═══ Collected material
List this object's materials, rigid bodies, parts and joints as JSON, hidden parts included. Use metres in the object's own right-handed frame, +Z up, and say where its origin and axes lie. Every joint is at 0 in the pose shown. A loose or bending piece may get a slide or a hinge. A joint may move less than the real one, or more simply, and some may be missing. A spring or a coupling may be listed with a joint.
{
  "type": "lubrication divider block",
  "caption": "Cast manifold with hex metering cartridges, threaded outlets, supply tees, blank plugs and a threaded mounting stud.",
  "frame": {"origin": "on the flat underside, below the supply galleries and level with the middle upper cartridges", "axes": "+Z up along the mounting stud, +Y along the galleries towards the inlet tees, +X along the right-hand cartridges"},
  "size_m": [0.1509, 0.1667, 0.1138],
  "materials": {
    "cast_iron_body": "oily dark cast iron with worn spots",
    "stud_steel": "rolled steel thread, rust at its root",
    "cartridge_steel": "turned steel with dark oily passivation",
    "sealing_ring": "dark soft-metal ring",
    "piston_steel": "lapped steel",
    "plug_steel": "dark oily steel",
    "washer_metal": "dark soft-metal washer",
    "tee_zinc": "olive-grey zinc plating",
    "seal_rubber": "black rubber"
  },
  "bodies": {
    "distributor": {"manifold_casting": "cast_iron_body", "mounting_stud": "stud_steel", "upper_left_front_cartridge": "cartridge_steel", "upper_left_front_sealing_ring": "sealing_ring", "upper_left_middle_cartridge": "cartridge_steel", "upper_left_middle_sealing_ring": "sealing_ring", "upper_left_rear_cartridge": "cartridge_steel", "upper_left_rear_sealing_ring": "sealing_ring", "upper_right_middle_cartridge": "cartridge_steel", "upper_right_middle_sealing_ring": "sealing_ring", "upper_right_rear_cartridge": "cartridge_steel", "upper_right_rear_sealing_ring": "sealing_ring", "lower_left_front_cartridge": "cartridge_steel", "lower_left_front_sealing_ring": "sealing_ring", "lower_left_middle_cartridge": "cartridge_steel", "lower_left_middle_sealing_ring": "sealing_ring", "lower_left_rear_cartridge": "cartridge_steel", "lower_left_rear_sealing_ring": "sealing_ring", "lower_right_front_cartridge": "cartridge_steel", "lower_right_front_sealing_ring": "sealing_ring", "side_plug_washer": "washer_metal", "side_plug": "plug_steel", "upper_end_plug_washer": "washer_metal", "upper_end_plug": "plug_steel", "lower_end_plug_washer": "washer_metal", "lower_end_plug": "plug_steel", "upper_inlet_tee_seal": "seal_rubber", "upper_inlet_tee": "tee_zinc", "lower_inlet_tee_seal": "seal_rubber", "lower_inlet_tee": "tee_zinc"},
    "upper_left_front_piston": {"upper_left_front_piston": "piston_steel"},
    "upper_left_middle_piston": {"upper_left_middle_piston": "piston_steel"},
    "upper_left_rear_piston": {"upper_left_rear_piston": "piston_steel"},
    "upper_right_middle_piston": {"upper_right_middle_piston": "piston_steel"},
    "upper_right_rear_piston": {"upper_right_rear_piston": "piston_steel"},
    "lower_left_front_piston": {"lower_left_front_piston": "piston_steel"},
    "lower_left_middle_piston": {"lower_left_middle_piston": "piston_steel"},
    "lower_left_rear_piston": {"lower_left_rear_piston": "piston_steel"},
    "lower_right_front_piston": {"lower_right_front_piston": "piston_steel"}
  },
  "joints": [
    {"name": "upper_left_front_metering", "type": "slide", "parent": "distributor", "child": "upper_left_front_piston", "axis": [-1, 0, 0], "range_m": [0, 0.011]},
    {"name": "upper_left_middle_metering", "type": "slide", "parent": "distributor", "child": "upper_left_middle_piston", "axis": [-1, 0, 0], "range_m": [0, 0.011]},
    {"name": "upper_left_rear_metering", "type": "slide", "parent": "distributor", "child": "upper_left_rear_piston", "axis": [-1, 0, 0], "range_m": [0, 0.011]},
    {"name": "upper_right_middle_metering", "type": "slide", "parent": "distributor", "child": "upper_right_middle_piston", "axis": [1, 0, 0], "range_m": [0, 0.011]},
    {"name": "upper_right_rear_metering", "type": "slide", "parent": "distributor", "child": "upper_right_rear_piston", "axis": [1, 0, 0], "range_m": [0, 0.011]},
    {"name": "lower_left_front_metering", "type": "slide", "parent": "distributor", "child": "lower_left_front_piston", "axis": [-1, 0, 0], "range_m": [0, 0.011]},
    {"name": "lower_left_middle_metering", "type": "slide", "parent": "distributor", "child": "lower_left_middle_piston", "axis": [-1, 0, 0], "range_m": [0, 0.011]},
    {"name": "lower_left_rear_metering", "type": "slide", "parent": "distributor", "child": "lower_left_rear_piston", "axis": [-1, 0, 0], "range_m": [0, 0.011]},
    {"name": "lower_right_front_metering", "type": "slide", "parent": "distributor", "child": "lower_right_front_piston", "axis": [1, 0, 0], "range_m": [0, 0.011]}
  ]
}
══════
__Written task__:
Copy every line exactly. Leave nothing out.

__Response for this exercise__:
List this object's materials, rigid bodies, parts and joints as JSON, hidden parts included. Use metres in the object's own right-handed frame, +Z up, and say where its origin and axes lie. Every joint is at 0 in the pose shown. A loose or bending piece may get a slide or a hinge. A joint may move less than the real one, or more simply, and some may be missing. A spring or a coupling may be listed with a joint.
{
  "type": "lubrication divider block",
  "caption": "Cast manifold with hex metering cartridges, threaded outlets, supply tees, blank plugs and a threaded mounting stud.",
  "frame": {"origin": "on the flat underside, below the supply galleries and level with the middle upper cartridges", "axes": "+Z up along the mounting stud, +Y along the galleries towards the inlet tees, +X along the right-hand cartridges"},
  "size_m": [0.1509, 0.1667, 0.1138],
  "materials": {
    "cast_iron_body": "oily dark cast iron with worn spots",
    "stud_steel": "rolled steel thread, rust at its root",
    "cartridge_steel": "turned steel with dark oily passivation",
    "sealing_ring": "dark soft-metal ring",
    "piston_steel": "lapped steel",
    "plug_steel": "dark oily steel",
    "washer_metal": "dark soft-metal washer",
    "tee_zinc": "olive-grey zinc plating",
    "seal_rubber": "black rubber"
  },
  "bodies": {
    "distributor": {"manifold_casting": "cast_iron_body", "mounting_stud": "stud_steel", "upper_left_front_cartridge": "cartridge_steel", "upper_left_front_sealing_ring": "sealing_ring", "upper_left_middle_cartridge": "cartridge_steel", "upper_left_middle_sealing_ring": "sealing_ring", "upper_left_rear_cartridge": "cartridge_steel", "upper_left_rear_sealing_ring": "sealing_ring", "upper_right_middle_cartridge": "cartridge_steel", "upper_right_middle_sealing_ring": "sealing_ring", "upper_right_rear_cartridge": "cartridge_steel", "upper_right_rear_sealing_ring": "sealing_ring", "lower_left_front_cartridge": "cartridge_steel", "lower_left_front_sealing_ring": "sealing_ring", "lower_left_middle_cartridge": "cartridge_steel", "lower_left_middle_sealing_ring": "sealing_ring", "lower_left_rear_cartridge": "cartridge_steel", "lower_left_rear_sealing_ring": "sealing_ring", "lower_right_front_cartridge": "cartridge_steel", "lower_right_front_sealing_ring": "sealing_ring", "side_plug_washer": "washer_metal", "side_plug": "plug_steel", "upper_end_plug_washer": "washer_metal", "upper_end_plug": "plug_steel", "lower_end_plug_washer": "washer_metal", "lower_end_plug": "plug_steel", "upper_inlet_tee_seal": "seal_rubber", "upper_inlet_tee": "tee_zinc", "lower_inlet_tee_seal": "seal_rubber", "lower_inlet_tee": "tee_zinc"},
    "upper_left_front_piston": {"upper_left_front_piston": "piston_steel"},
    "upper_left_middle_piston": {"upper_left_middle_piston": "piston_steel"},
    "upper_left_rear_piston": {"upper_left_rear_piston": "piston_steel"},
    "upper_right_middle_piston": {"upper_right_middle_piston": "piston_steel"},
    "upper_right_rear_piston": {"upper_right_rear_piston": "piston_steel"},
    "lower_left_front_piston": {"lower_left_front_piston": "piston_steel"},
    "lower_left_middle_piston": {"lower_left_middle_piston": "piston_steel"},
    "lower_left_rear_piston": {"lower_left_rear_piston": "piston_steel"},
    "lower_right_front_piston": {"lower_right_front_piston": "piston_steel"}
  },
  "joints": [
    {"name": "upper_left_front_metering", "type": "slide", "parent": "distributor", "child": "upper_left_front_piston", "axis": [-1, 0, 0], "range_m": [0, 0.011]},
    {"name": "upper_left_middle_metering", "type": "slide", "parent": "distributor", "child": "upper_left_middle_piston", "axis": [-1, 0, 0], "range_m": [0, 0.011]},
    {"name": "upper_left_rear_metering", "type": "slide", "parent": "distributor", "child": "upper_left_rear_piston", "axis": [-1, 0, 0], "range_m": [0, 0.011]},
    {"name": "upper_right_middle_metering", "type": "slide", "parent": "distributor", "child": "upper_right_middle_piston", "axis": [1, 0, 0], "range_m": [0, 0.011]},
    {"name": "upper_right_rear_metering", "type": "slide", "parent": "distributor", "child": "upper_right_rear_piston", "axis": [1, 0, 0], "range_m": [0, 0.011]},
    {"name": "lower_left_front_metering", "type": "slide", "parent": "distributor", "child": "lower_left_front_piston", "axis": [-1, 0, 0], "range_m": [0, 0.011]},
    {"name": "lower_left_middle_metering", "type": "slide", "parent": "distributor", "child": "lower_left_middle_piston", "axis": [-1, 0, 0], "range_m": [0, 0.011]},
    {"name": "lower_left_rear_metering", "type": "slide", "parent": "distributor", "child": "lower_left_rear_piston", "axis": [-1, 0, 0], "range_m": [0, 0.011]},
    {"name": "lower_right_front_metering", "type": "slide", "parent": "distributor", "child": "lower_right_front_piston", "axis": [1, 0, 0], "range_m": [0, 0.011]}
  ]
}